Self-healable capacitors with improved thermostability from stereocomplex PLA

Abstract

This study presents the development of sustainable, thermostable, and self-healable capacitors using poly(lactic acid) (PLA) as a bio-based dielectric. Stereocomplexation between high-molecular-weight poly(L-lactic acid) (PLLA) and poly(D-lactic acid) (PDLA) was employed to form stereocomplex PLA (scPLA), increasing the melting temperature (T_m) from 175 °C (PLLA) to 220–230 °C (scPLA). Low-molecular-weight PLLA (∼30 kDa) and high-molecular-weight scPLA (>100 kDa) were synthesized via ring-opening polymerization and blended in varying ratios to exploit dual melting transitions and tailor thermal properties. The resulting hybrid PLA networks, comprising mobile PLLA within a rigid scPLA matrix, were processed into capacitors by layer-by-layer printing.
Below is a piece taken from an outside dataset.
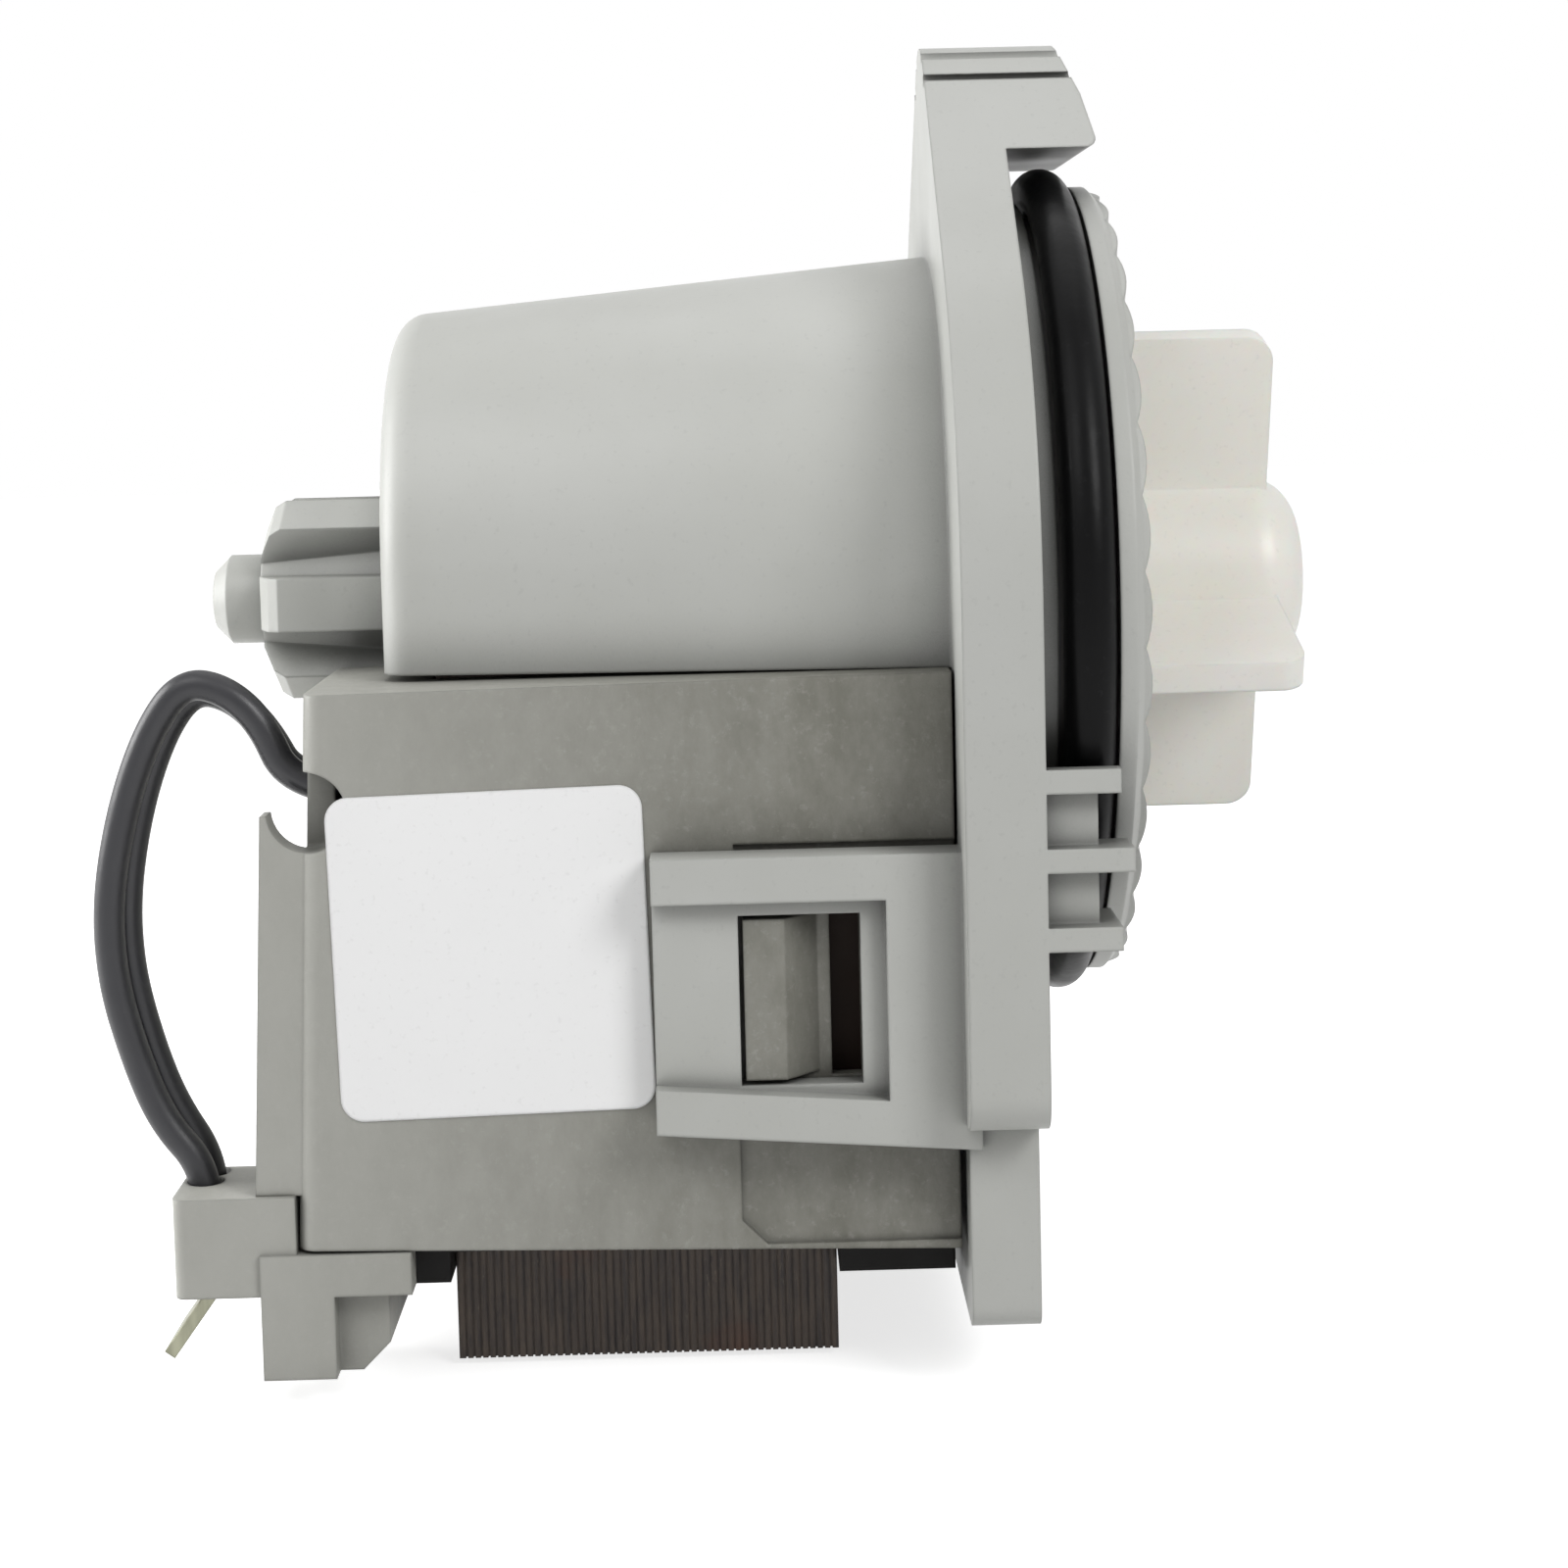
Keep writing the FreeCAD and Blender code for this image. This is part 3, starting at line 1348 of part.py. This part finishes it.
def lead(label, depth, inward):
    """One wire of the pair, a little inside or outside the other one's route."""
    points = [FreeCAD.Vector(x, -depth.number, z) for x, z in LEAD_ROUTE]
    points[-1].z = -(d.block_top_drop + d.lead_seat).number
    middle = FreeCAD.Vector(LEAD_ROUTE_MIDDLE[0], -depth.number, LEAD_ROUTE_MIDDLE[1])
    for point in points[2:-2]:
        away = (point - middle).normalize()
        point.x -= away.x * inward.number
        point.z -= away.z * inward.number
    path, radii = rounded_path(points)
    print(label, "radii", [round(r, 1) for r in radii], "length", round(path.Length, 1))
    radius = d.lead_diameter.number / 2
    section = Part.Wire(Part.makeCircle(radius, points[0], points[1] - points[0]))
    shape = path.makePipeShell([section], True, False)
    wanted = math.pi * radius * radius * path.Length
    if abs(shape.Volume / wanted - 1) > 0.01:
        raise RuntimeError(label + ": the tube's volume is off")
    feature = doc.addObject("Part::Feature", label)
    feature.Label = label
    feature.Shape = shape
    return feature


def build_all():
    motor_housing()
    front_cover()
    stator_casing()
    terminal_block()
    spade("near_spade", 1)
    spade("far_spade", -1)
    core_stack()
    former("near_bobbin", -1)
    former("far_bobbin", 1)
    winding("near_winding", -1)
    winding("far_winding", 1)
    thermal_cutout()
    blank_label()
    rotor_line()
    drive_dog()
    impeller()
    impeller_cap()
    near_depth, far_depth = lead_depths()
    lead("near_lead", near_depth, -d.lead_spread)
    lead("far_lead", far_depth, d.lead_spread)


def check_and_write():
    os.makedirs("parts", exist_ok=True)
    doc.recompute()
    for item in doc.Objects:
        if "Invalid" in item.State or "Error" in item.State:
            raise RuntimeError(item.Label + ": " + str(item.State))
    pieces = [o for o in doc.Objects if o.TypeId in ("PartDesign::Body", "Part::Feature") and o.Label != "Dims"]
    for piece in pieces:
        shape = piece.Shape
        if shape.isNull() or not shape.isValid():
            raise RuntimeError(piece.Label + ": no valid shape")
        print(piece.Label, round(shape.Volume, 2), "solids", len(shape.Solids))
    for piece in pieces:
        piece.Shape.exportStep("parts/" + piece.Label + ".step")


fill_sheet()
build_all()
check_and_write()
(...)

These devices exhibited self-healing behavior and maintained dielectric performance after thermal cycling and electrical breakdown. Notably, the PLA-based capacitors operated at temperatures up to 190 °C—approximately 90 °C higher than commercial biaxially oriented polypropylene (BOPP) capacitors—demonstrating significantly enhanced thermal stability and extended service life.